I was originally from China, but because of family reasons, I have lived and attended schools in different countries such as China, Japan and USA. I am used to studying in an international environment, and I am always excited about diving into a new culture and taking challenges that come along. When I applied for the University of Copenhagen for my Master degree, I was living and studying in the U.S. The course structures and culture in the U.S. are very different from Denmark. In the U.S., students have quizzes and exams throughout the courses, whereas for most courses at the University of Copenhagen, only one final exam is given. Therefore, students are expected to be more independent in terms of managing their studies. It was a bit difficult for me at first, but soon I got use to it.

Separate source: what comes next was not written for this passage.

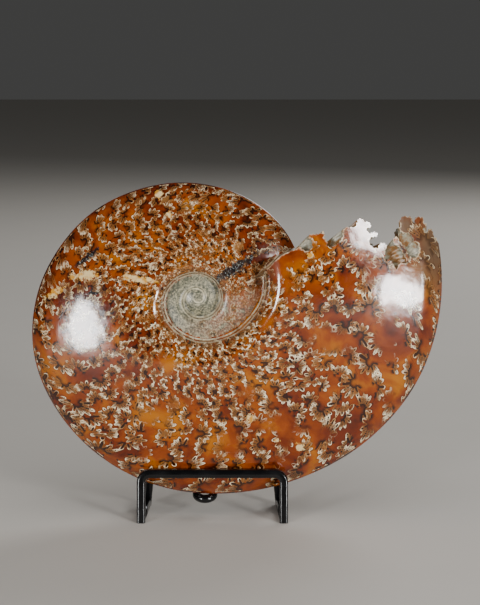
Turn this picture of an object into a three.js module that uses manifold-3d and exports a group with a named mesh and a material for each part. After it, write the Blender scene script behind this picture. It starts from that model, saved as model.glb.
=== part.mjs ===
// A polished ammonite (Cleoniceras) standing on edge in a small black display stand.
// Units are millimetres, +Z is up, and the viewer looks along +Y at one flank of the shell.
// The origin is on the table, under the middle of the whole object.
//
// The fossil is one stone: a coil of lens-shaped whorls, each lapping over the one before, with a
// sunken umbilicus on both sides. It is broken off along its last septum, so its end is a fluted
// wall whose crests stand up as a frilled fringe along both flanks.
// The stand is square bar, bent and welded: a front hoop, a rear hoop, two rails on the table
// between their feet, and a round-bar hook that carries the keel of the shell.
import * as THREE from "three";
import { mergeVertices } from "three/addons/utils/BufferGeometryUtils.js";
import Module from "manifold-3d";

const wasm = await Module();
wasm.setup();

// The coil, as [angle, size] pairs. The angle runs from the broken end back towards the middle of
// the coil: 0 points right, 90 down, 180 left, and 360 is one whole whorl earlier.
const KEEL_RADIUS = [
  [-40, 98.5], [-20, 96.7], [0, 95.0], [20, 92.0], [40, 86.9], [60, 81.6], [80, 78.0], [100, 75.8],
  [120, 73.4], [140, 70.9], [160, 68.0], [180, 63.0], [200, 57.3], [220, 52.5], [240, 48.2],
  [260, 45.4], [280, 43.7], [300, 43.1], [320, 42.8], [345, 41.8], [400, 37], [480, 30], [560, 23],
  [640, 17], [720, 13], [800, 9],
];
const SEAM_RADIUS = [
  [-40, 27.4], [-20, 26.4], [0, 24.2], [18, 21.3], [36, 19.2], [57, 17.2], [79, 15.9], [102, 14.6],
  [134, 13.6], [161, 12.8], [185, 11.8], [213, 10.5], [245, 9.2], [280, 8.7], [315, 8.6],
  [346, 8.4], [377, 8.1], [410, 7.6], [446, 7.1], [480, 6.3], [518, 5.4], [558, 4.3], [640, 3.0],
  [720, 2.0], [800, 1.4],
];
const HALF_BREADTH = [
  [-40, 19.8], [0, 19.0], [90, 15.5], [180, 12.6], [270, 10.0], [345, 8.6], [450, 7.0], [540, 5.6],
  [630, 4.6], [720, 3.9], [800, 3.4],
];
// The whorl's section, from its foot at the umbilical seam (0) to the keel (1), as shares of the
// half breadth: a steep umbilical wall, a rounded shoulder, a gently arched flank and a bevel.
const SECTION = [
  [0, 0.25], [0.02, 0.62], [0.045, 0.86], [0.08, 0.965], [0.13, 1.0], [0.22, 0.985], [0.35, 0.93],
  [0.5, 0.83], [0.65, 0.7], [0.78, 0.555], [0.87, 0.44], [0.915, 0.37], [0.95, 0.26], [0.98, 0.135],
  [1, 0.02],
];

// Where the coil is broken off: the edge of the last septum on the near flank, as [right, up]
// from the middle of the coil. It starts in the umbilicus, climbs across the older whorl, and
// then stands free as a fringe of lobes.
const EDGE_OVER_OLD_WHORL = [
  [17.5, 5.4], [21.5, 7.2], [23.2, 8.6], [24.5, 10.6], [27.5, 12.3], [29.6, 14.7], [32.3, 17.0],
  [33.8, 17.8], [37.0, 18.9],
];
const FRINGE_INNER = [
  [39.1, 20.1], [40.1, 19.1], [41.9, 18.4], [43.2, 19.1], [43.9, 20.1], [43.8, 21.5], [43.5, 23.0],
  [42.5, 23.6], [43.0, 24.7], [44.7, 24.9], [46.2, 25.0], [47.3, 25.4], [47.9, 26.0], [48.5, 25.1],
  [48.3, 23.6], [49.1, 22.5], [49.7, 21.5], [49.3, 20.5], [50.3, 20.2], [51.6, 20.2], [53.0, 20.7],
  [54.0, 21.7], [55.1, 23.2], [55.6, 24.4], [55.5, 25.8], [56.3, 27.2], [57.7, 27.6], [59.4, 27.5],
  [60.4, 27.7], [61.0, 29.1], [61.5, 30.5], [62.5, 30.8], [63.6, 30.1], [64.3, 29.4], [65.3, 29.6],
  [66.1, 28.7], [66.4, 28.0], [65.7, 27.3], [64.5, 27.1], [65.1, 25.8], [66.1, 25.1], [67.6, 25.6],
  [68.8, 25.2], [68.9, 24.2], [67.8, 23.9], [66.4, 23.6], [65.7, 22.3], [65.9, 21.1], [66.8, 20.0],
  [68.0, 19.5], [69.2, 19.7], [69.7, 21.0], [70.9, 21.5], [72.3, 21.0], [72.5, 19.9], [71.8, 18.8],
];
const FRINGE_NOTCH = [
  [71.9, 16.8], [71.6, 15.6], [72.3, 14.5], [73.3, 15.2], [74.4, 14.5], [75.6, 12.3], [76.6, 11.3],
  [77.2, 12.9], [78.3, 13.9], [79.5, 13.5], [80.5, 14.1], [79.7, 16.2], [78.5, 18.2], [77.2, 20.1],
  [75.8, 20.7], [75.3, 21.9], [75.1, 22.8], [75.8, 23.7], [76.8, 23.6], [77.5, 22.1], [78.5, 21.1],
  [79.9, 19.3], [81.1, 17.0], [82.8, 15.8], [84.6, 16.2], [85.3, 18.6], [84.8, 21.5], [83.4, 21.7],
  [82.8, 23.6], [81.1, 25.1],
];
const FRINGE_OUTER = [
  [78.9, 25.2], [77.8, 26.2], [77.4, 27.3], [78.0, 28.1], [77.5, 29.7], [78.5, 31.2], [79.5, 31.8],
  [80.7, 31.4], [81.9, 31.6], [82.7, 30.5], [82.8, 29.5], [83.6, 29.3], [83.8, 30.8], [84.8, 31.4],
  [86.3, 31.3], [87.3, 30.8], [87.3, 29.3], [88.3, 28.7], [88.3, 27.7], [87.3, 27.1], [87.5, 25.8],
  [88.7, 25.6], [89.1, 26.4], [90.2, 26.8], [91.1, 26.0], [91.2, 24.6], [91.8, 23.7], [92.6, 23.2],
  [93.2, 21.5], [97.5, 21.0], [101.0, 20.5],
];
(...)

Compared to my university in the U.S., the University of Copenhagen is much bigger, so there are more interesting seminars, courses, guest speakers, and so on. The study environment here is competitive but the student life outside class is fun. There are two international students, including myself, in my program. My specific program mostly consists of female students. The first time I met Danish female students in my class I was a little afraid to talk to them because they looked quite serious. However, as I got to know them better, they turned out to be not only hard-working but also sociable. They balance their personal lives and their studies well. I also observed that people in the U.S. are more individualistic while Danes are a bit more aware of their surroundings and other people.
Originally, I thought the Danes were a little reserved but as I spent more time with them, I discovered that they are very reliable and fun to hang out with once you become friends with them. I have made many friends here. I don't feel lonely at the University or in my spare time. People get together quite often and there are many parties, cultural events, and other social events. There are a lot of fun things to do in the city of Copenhagen, and it's easy to find your way around. On a bike, for example! I bike 6 miles a day from where I live to Uni and back, and I enjoy my little bike ride every day.
And don't forget that Copenhagen is centrally placed. It isn't far from countries like Sweden, Norway or the Netherlands. The geographic location creates a good opportunity for studying abroad and acquiring different cultural experiences in Europe. I would like to stay in Denmark for a while after completing my Master degree. I will either continue with a PhD education or find a job. Studying and living in Denmark has been a great experience and I really enjoy it.